### Problem details
Repeat verbatim, and only, the lines of the data below, beginning at the line that contains "panel_front_left();" and stopping after the line that contains "points = np.array([vertex.co".

(Items from a dataset)
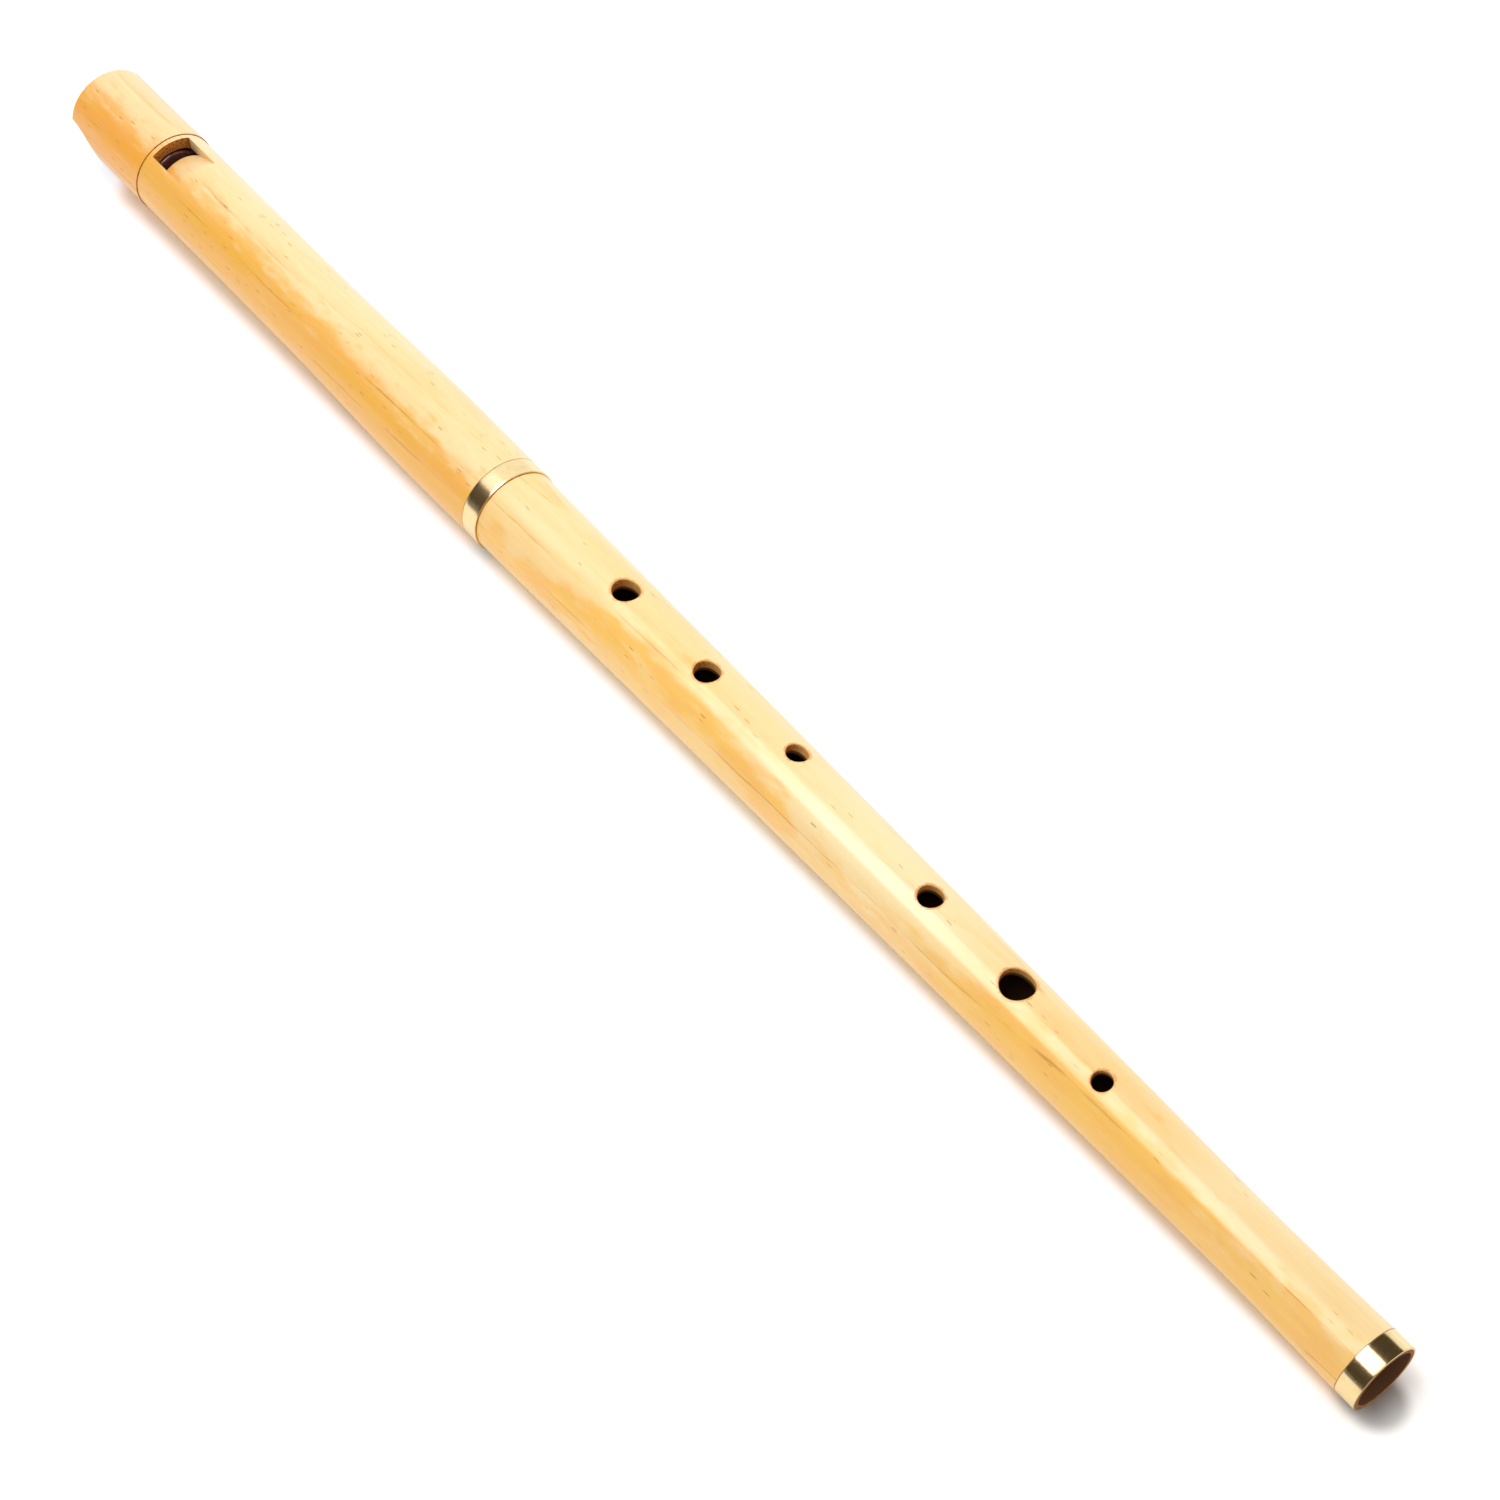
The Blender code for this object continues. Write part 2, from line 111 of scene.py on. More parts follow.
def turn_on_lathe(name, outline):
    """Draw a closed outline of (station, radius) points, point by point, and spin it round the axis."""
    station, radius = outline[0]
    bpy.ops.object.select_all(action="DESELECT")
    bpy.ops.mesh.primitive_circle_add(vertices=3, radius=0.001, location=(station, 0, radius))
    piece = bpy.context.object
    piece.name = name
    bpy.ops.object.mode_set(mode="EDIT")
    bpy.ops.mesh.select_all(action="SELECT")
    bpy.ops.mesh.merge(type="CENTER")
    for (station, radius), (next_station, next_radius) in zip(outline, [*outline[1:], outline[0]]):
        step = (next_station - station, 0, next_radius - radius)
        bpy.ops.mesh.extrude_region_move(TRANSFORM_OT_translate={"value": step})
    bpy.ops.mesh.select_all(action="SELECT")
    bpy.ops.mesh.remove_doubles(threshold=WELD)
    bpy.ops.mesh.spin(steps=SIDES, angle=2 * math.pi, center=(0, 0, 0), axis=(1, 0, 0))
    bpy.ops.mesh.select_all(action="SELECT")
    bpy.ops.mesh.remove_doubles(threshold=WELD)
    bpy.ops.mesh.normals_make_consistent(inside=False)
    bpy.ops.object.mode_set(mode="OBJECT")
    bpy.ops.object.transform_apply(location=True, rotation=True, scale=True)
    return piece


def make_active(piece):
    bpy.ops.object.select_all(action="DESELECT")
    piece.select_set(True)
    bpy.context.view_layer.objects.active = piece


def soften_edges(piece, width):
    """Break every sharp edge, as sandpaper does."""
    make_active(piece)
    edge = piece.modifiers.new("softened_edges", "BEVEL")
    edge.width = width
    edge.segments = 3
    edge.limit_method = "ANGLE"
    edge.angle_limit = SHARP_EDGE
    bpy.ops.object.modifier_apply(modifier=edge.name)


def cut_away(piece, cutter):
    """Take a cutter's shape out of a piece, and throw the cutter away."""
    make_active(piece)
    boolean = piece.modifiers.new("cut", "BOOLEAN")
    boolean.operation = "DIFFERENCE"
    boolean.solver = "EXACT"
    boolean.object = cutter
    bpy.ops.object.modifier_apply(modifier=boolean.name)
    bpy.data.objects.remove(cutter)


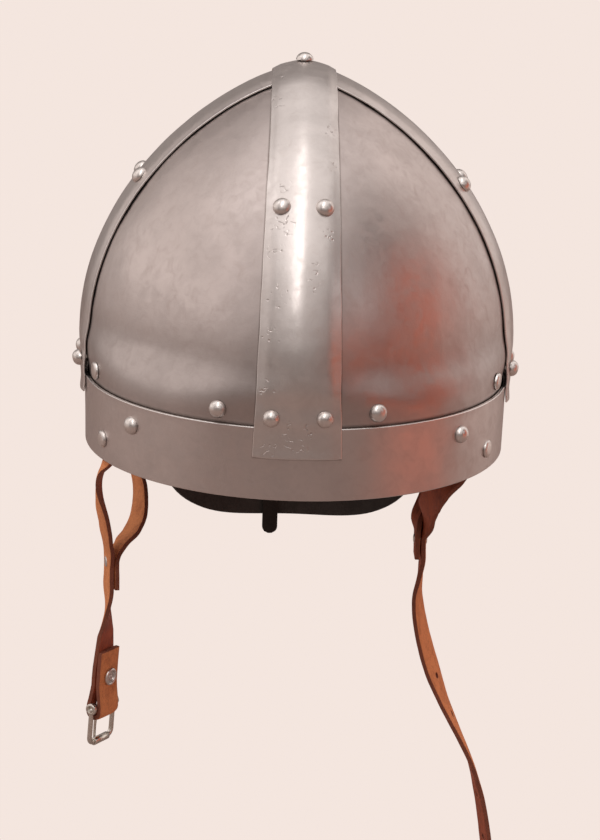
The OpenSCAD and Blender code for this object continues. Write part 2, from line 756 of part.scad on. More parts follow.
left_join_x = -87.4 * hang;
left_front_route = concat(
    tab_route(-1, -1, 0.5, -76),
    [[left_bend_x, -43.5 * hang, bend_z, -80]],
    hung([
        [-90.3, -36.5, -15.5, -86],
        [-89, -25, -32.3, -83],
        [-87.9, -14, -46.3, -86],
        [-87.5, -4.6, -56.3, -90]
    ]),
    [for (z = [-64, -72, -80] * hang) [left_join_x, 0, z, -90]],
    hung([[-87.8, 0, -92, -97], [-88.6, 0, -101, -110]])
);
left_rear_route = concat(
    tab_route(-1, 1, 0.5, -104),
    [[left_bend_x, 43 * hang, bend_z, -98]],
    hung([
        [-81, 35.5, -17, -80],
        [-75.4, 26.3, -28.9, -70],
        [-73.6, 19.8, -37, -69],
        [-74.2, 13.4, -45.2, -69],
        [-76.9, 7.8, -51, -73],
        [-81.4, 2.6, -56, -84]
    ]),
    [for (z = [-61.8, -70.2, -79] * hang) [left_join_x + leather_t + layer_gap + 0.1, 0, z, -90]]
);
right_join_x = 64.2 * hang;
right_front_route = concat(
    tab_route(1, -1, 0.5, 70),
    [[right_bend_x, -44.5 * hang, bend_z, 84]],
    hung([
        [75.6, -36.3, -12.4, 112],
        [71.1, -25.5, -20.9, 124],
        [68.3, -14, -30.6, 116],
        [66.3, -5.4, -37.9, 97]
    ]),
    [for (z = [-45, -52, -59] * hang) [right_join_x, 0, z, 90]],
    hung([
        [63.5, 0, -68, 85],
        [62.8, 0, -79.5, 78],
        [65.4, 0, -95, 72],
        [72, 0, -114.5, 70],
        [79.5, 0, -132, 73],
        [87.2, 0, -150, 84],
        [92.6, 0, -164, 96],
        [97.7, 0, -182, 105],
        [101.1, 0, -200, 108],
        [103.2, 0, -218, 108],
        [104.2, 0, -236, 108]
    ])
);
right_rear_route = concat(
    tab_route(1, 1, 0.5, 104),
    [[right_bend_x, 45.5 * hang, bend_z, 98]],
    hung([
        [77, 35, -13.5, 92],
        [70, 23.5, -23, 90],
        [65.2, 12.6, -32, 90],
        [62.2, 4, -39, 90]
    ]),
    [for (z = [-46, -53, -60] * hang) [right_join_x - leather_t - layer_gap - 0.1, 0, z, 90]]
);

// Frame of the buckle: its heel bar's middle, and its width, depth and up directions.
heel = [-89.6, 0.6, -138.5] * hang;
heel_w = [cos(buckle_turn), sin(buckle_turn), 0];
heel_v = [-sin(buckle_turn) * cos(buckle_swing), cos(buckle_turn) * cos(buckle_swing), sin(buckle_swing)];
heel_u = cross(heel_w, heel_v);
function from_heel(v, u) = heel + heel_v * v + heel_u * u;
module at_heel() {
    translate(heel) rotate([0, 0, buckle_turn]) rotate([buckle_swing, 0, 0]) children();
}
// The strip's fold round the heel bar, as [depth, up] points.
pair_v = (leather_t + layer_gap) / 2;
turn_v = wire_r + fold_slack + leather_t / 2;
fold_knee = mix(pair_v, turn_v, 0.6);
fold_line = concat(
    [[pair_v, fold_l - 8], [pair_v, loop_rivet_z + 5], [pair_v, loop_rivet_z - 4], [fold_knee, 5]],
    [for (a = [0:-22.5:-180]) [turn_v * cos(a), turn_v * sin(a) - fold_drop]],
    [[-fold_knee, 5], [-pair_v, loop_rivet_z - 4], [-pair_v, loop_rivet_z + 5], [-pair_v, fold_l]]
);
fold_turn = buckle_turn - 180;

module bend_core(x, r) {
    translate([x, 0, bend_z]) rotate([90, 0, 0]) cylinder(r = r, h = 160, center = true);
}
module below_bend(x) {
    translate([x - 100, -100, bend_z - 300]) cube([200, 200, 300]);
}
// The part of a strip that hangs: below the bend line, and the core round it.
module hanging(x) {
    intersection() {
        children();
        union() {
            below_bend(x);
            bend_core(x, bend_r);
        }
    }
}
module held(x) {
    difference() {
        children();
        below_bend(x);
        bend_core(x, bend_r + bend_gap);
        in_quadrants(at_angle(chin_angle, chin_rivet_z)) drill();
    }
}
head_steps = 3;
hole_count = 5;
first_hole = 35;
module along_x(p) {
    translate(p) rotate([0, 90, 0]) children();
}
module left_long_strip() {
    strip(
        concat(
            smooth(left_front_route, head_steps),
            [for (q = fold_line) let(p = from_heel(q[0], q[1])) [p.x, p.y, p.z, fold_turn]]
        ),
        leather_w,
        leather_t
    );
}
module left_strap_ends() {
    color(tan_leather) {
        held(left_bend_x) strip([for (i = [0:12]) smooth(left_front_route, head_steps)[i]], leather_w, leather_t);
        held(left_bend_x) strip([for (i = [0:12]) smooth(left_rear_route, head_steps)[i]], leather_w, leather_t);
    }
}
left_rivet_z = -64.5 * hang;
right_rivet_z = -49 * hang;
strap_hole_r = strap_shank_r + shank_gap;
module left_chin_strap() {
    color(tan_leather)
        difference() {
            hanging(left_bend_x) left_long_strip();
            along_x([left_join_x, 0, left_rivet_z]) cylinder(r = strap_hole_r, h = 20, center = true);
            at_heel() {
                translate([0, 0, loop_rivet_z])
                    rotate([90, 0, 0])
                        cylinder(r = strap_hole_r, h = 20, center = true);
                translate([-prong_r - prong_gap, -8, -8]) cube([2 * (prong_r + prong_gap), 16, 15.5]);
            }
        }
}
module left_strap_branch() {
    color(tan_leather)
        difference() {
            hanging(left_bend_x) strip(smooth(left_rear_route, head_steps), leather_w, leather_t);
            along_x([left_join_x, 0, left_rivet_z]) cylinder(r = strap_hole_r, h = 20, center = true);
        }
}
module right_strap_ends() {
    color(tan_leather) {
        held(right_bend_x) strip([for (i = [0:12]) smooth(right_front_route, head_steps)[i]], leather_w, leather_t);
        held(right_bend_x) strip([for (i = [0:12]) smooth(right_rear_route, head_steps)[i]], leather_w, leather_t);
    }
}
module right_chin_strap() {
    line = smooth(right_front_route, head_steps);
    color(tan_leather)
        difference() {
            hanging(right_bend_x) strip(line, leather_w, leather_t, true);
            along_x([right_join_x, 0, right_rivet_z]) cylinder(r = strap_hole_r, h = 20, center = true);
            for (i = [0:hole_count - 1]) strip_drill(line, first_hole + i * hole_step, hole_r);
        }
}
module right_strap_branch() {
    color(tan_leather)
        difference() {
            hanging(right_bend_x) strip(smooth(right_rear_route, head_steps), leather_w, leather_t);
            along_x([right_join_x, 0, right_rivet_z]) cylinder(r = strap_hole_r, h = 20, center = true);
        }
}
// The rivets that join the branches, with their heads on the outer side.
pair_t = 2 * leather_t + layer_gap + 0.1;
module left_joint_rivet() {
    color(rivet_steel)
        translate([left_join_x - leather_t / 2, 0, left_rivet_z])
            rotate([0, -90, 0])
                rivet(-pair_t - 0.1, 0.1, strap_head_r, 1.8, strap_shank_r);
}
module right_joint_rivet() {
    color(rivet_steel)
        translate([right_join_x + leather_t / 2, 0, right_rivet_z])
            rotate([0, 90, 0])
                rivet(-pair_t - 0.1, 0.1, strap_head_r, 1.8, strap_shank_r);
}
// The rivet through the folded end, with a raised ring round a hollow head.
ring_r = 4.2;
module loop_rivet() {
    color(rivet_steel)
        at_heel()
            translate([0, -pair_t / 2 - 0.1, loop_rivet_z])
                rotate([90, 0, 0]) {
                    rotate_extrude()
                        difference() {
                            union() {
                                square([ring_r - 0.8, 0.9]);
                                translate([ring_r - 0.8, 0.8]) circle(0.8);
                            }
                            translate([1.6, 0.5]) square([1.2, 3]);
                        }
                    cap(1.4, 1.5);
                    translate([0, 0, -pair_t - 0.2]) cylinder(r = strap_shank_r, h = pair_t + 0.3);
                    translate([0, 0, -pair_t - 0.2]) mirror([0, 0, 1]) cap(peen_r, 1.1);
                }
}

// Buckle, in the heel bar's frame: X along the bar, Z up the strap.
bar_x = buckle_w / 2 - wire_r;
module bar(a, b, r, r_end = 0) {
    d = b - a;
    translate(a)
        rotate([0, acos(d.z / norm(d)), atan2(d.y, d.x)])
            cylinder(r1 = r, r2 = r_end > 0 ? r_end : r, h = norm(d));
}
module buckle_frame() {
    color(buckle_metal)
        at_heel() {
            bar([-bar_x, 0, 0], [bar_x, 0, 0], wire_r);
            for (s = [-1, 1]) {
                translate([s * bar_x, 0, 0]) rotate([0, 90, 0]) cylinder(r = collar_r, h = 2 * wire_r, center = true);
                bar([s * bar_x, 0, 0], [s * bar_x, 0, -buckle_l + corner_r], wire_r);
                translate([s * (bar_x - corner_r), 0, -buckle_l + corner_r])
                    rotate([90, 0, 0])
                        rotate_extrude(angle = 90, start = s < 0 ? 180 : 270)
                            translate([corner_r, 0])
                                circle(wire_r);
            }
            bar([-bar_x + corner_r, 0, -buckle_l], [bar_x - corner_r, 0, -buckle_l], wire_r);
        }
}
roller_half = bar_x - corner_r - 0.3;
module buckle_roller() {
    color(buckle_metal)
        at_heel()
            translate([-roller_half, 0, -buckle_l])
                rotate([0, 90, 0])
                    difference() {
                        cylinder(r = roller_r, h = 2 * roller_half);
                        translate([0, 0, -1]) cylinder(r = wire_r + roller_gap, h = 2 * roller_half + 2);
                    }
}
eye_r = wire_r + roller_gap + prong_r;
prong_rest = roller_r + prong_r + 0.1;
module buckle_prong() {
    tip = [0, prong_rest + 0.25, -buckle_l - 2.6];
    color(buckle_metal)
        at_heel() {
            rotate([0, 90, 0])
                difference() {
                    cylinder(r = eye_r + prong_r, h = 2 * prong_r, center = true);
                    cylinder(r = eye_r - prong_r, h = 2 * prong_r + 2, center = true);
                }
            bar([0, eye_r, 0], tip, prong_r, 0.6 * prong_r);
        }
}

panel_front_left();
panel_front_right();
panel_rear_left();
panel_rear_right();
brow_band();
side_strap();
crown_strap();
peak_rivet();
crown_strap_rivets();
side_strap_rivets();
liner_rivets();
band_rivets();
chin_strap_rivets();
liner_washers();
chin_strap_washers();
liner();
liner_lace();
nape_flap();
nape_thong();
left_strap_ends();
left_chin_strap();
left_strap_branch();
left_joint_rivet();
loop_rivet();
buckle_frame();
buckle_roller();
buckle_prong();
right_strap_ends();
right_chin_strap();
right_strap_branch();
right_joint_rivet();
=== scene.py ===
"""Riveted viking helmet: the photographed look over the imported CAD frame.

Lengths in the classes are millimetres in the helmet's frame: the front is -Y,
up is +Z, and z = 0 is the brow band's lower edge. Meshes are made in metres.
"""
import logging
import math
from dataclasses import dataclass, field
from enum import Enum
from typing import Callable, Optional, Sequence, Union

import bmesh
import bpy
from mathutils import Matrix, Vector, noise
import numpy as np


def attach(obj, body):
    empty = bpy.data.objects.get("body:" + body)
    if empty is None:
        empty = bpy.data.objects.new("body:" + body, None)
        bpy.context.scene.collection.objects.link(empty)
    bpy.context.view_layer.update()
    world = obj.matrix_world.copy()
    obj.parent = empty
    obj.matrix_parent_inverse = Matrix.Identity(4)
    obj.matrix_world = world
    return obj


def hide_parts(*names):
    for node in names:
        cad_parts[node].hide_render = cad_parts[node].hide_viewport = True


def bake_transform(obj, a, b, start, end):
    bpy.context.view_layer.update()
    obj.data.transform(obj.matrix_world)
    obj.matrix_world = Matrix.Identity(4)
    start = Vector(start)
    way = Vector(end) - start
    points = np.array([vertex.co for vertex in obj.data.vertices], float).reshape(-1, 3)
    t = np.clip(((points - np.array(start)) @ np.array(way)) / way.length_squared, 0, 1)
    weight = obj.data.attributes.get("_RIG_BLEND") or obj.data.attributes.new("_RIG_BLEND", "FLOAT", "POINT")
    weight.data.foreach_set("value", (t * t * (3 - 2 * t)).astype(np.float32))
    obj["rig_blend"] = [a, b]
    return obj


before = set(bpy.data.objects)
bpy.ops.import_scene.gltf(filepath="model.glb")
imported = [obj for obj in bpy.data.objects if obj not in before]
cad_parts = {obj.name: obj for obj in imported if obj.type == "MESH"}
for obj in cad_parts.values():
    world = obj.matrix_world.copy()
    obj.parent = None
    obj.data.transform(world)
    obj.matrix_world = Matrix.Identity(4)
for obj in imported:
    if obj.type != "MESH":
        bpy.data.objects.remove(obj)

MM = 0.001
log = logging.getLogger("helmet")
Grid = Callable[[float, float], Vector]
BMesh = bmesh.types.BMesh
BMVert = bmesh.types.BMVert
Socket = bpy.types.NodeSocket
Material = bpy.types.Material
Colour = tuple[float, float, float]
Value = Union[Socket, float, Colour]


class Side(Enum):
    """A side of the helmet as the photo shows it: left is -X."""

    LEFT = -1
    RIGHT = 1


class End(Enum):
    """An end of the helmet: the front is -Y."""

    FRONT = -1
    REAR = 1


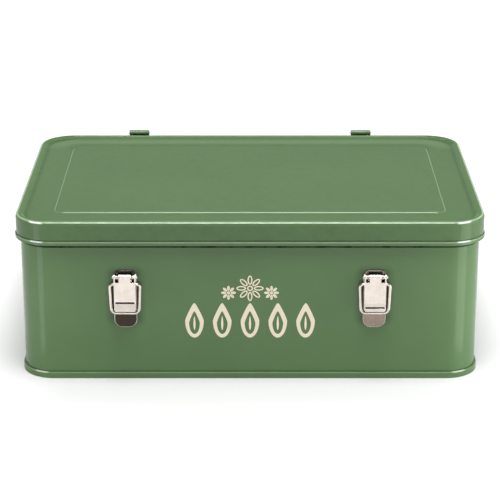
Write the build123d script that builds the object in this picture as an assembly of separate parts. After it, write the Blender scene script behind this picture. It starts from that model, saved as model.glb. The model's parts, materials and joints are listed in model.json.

### The output
panel_front_left();
panel_front_right();
panel_rear_left();
panel_rear_right();
brow_band();
side_strap();
crown_strap();
peak_rivet();
crown_strap_rivets();
side_strap_rivets();
liner_rivets();
band_rivets();
chin_strap_rivets();
liner_washers();
chin_strap_washers();
liner();
liner_lace();
nape_flap();
nape_thong();
left_strap_ends();
left_chin_strap();
left_strap_branch();
left_joint_rivet();
loop_rivet();
buckle_frame();
buckle_roller();
buckle_prong();
right_strap_ends();
right_chin_strap();
right_strap_branch();
right_joint_rivet();
=== scene.py ===
"""Riveted viking helmet: the photographed look over the imported CAD frame.

Lengths in the classes are millimetres in the helmet's frame: the front is -Y,
up is +Z, and z = 0 is the brow band's lower edge. Meshes are made in metres.
"""
import logging
import math
from dataclasses import dataclass, field
from enum import Enum
from typing import Callable, Optional, Sequence, Union

import bmesh
import bpy
from mathutils import Matrix, Vector, noise
import numpy as np


def attach(obj, body):
    empty = bpy.data.objects.get("body:" + body)
    if empty is None:
        empty = bpy.data.objects.new("body:" + body, None)
        bpy.context.scene.collection.objects.link(empty)
    bpy.context.view_layer.update()
    world = obj.matrix_world.copy()
    obj.parent = empty
    obj.matrix_parent_inverse = Matrix.Identity(4)
    obj.matrix_world = world
    return obj


def hide_parts(*names):
    for node in names:
        cad_parts[node].hide_render = cad_parts[node].hide_viewport = True


def bake_transform(obj, a, b, start, end):
    bpy.context.view_layer.update()
    obj.data.transform(obj.matrix_world)
    obj.matrix_world = Matrix.Identity(4)
    start = Vector(start)
    way = Vector(end) - start
    points = np.array([vertex.co for vertex in obj.data.vertices], float).reshape(-1, 3)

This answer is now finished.